- [EXERCISE AIM] Give again, word for word, each line from the top of the listing through the line that holds "import Module from 'manifold-3d';".

- [DATASET EXTRACT]

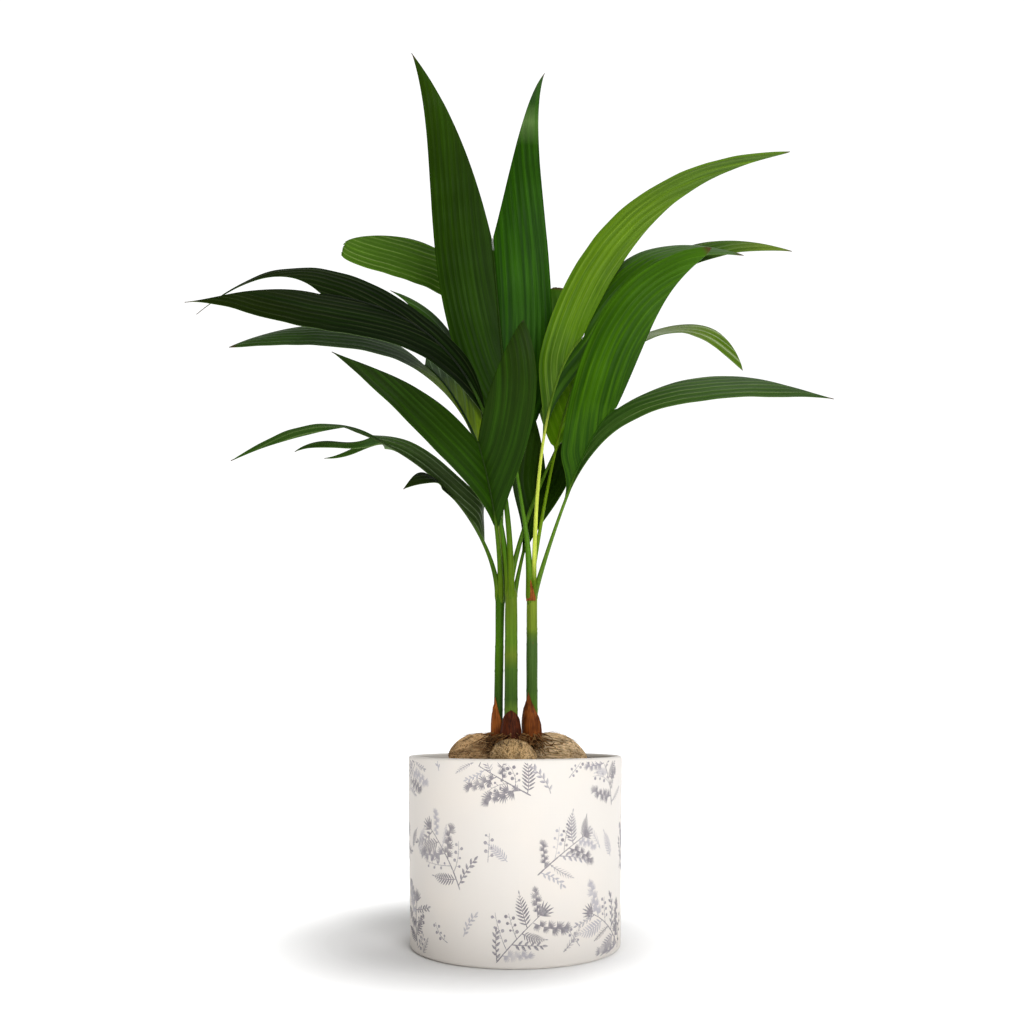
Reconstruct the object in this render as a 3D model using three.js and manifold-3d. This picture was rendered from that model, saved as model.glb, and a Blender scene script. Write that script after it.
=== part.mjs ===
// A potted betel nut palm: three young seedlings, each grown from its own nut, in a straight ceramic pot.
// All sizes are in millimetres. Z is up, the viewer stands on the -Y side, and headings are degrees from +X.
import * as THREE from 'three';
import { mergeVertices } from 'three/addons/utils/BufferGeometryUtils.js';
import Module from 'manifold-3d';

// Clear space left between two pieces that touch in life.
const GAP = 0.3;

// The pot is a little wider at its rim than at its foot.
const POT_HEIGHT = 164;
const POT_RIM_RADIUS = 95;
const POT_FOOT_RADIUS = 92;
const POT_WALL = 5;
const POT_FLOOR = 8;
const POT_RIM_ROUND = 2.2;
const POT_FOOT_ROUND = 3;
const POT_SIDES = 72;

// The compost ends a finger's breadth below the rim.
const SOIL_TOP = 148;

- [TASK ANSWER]
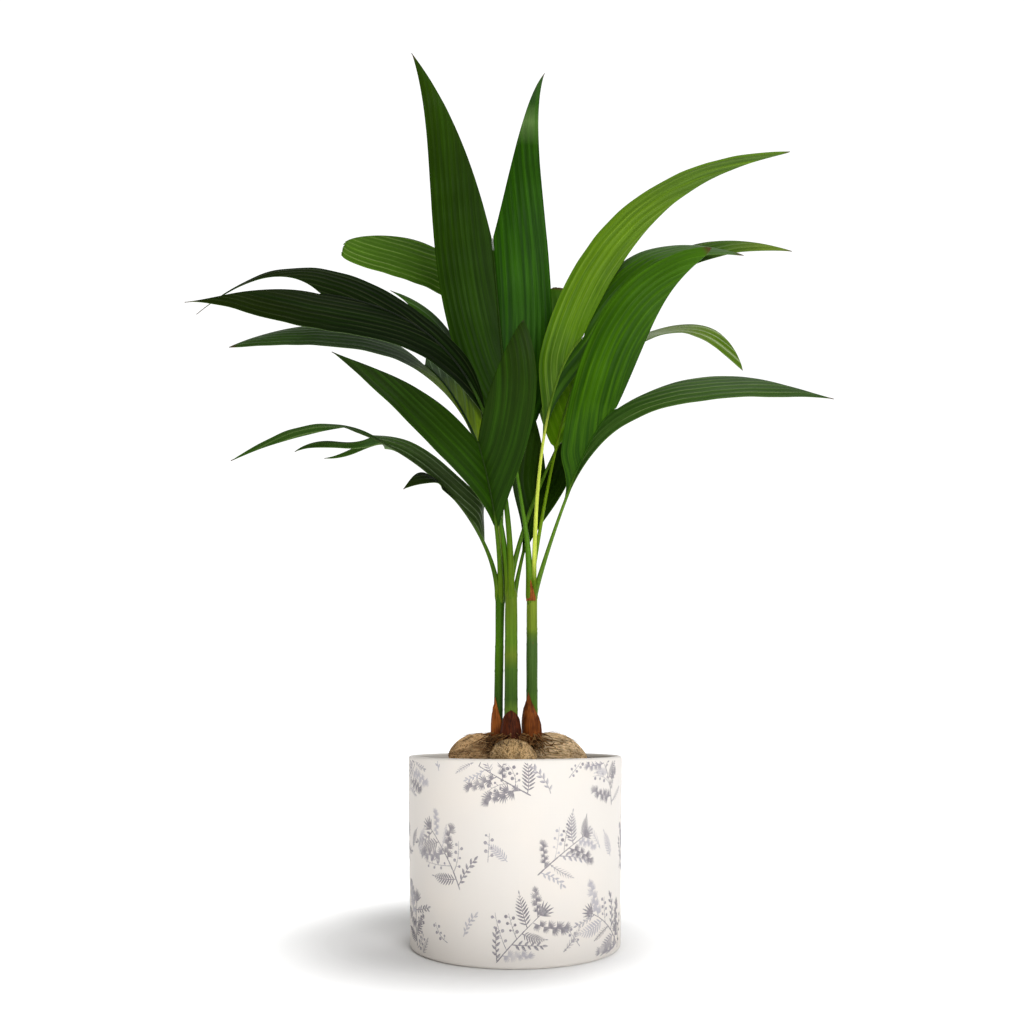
Reconstruct the object in this render as a 3D model using three.js and manifold-3d. This picture was rendered from that model, saved as model.glb, and a Blender scene script. Write that script after it.
=== part.mjs ===
// A potted betel nut palm: three young seedlings, each grown from its own nut, in a straight ceramic pot.
// All sizes are in millimetres. Z is up, the viewer stands on the -Y side, and headings are degrees from +X.
import * as THREE from 'three';
import { mergeVertices } from 'three/addons/utils/BufferGeometryUtils.js';
import Module from 'manifold-3d';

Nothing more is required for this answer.